To see the type of the database used by Metastore, find the configuration key javax.jdo.option.ConnectionDriverName in hive-site.xml. For example, with --tpcds, Metastore uses a MySQL database:

<property>
  <name>javax.jdo.option.ConnectionDriverName</name>
  <value>com.mysql.jdbc.Driver</value>
</property>

If the configuration key javax.jdo.option.ConnectionDriverName is missing in hive-site.xml, Metastore uses a Derby database by default, as is the case when starting Metastore with either --local or --cluster. With --mysql and --tpcds, it uses a MySQL database.
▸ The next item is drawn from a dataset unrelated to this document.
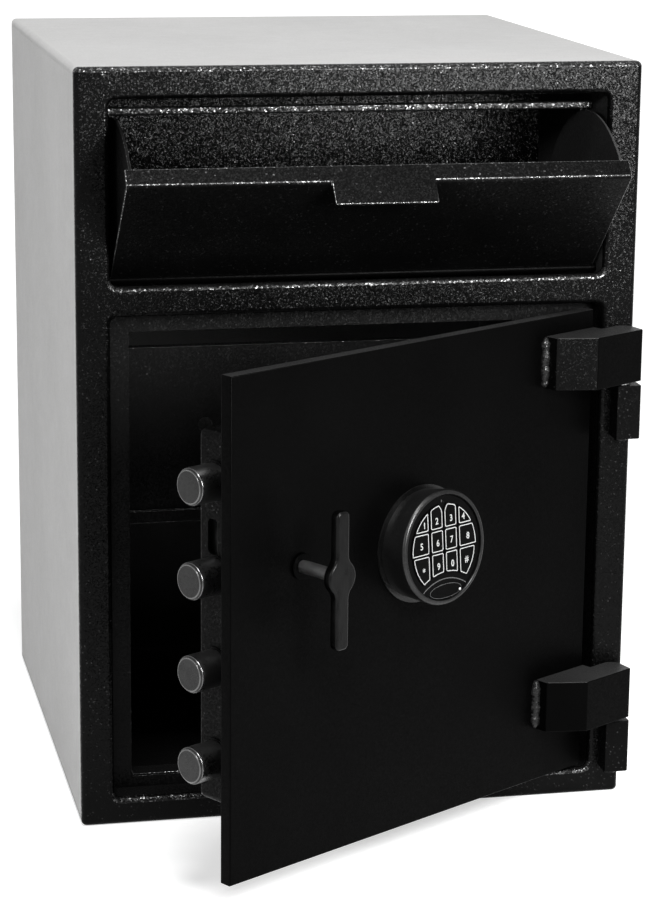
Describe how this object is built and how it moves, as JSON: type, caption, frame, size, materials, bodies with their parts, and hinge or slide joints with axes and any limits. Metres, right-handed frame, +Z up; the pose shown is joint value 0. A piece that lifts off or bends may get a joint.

In order to use a MySQL database, the user (who starts Metastore) should have access to the database with a user name and a password, which should be explicitly set in hive-site.xml:

<property>
  <name>javax.jdo.option.ConnectionUserName</name>
  <value>hivemr3</value>
</property>
<property>
  <name>javax.jdo.option.ConnectionPassword</name>
  <value>password</value>
</property>

Here are examples of starting Metastore for the first time:

hive/metastore-service.sh --local --hivesrc1
hive/metastore-service.sh --mysql --hivesrc2 --init-schema
hive/metastore-service.sh --tpcds --hivesrc3 --init-schema

By default, the log file for starting Metastore is written to /tmp/<user name>/hive.log. Below is an example of messages printed to the log file when Metastore starts successfully:

2018-03-12T14:52:24,611  INFO [main] metastore.HiveMetaStore: Started the new metaserver on port [9830]...
2018-03-12T14:52:24,611  INFO [main] metastore.HiveMetaStore: Options.minWorkerThreads = 200
2018-03-12T14:52:24,611  INFO [main] metastore.HiveMetaStore: Options.maxWorkerThreads = 1000
2018-03-12T14:52:24,611  INFO [main] metastore.HiveMetaStore: TCP keepalive = true

Note that all instances of Metastore started by the same user share the same log file.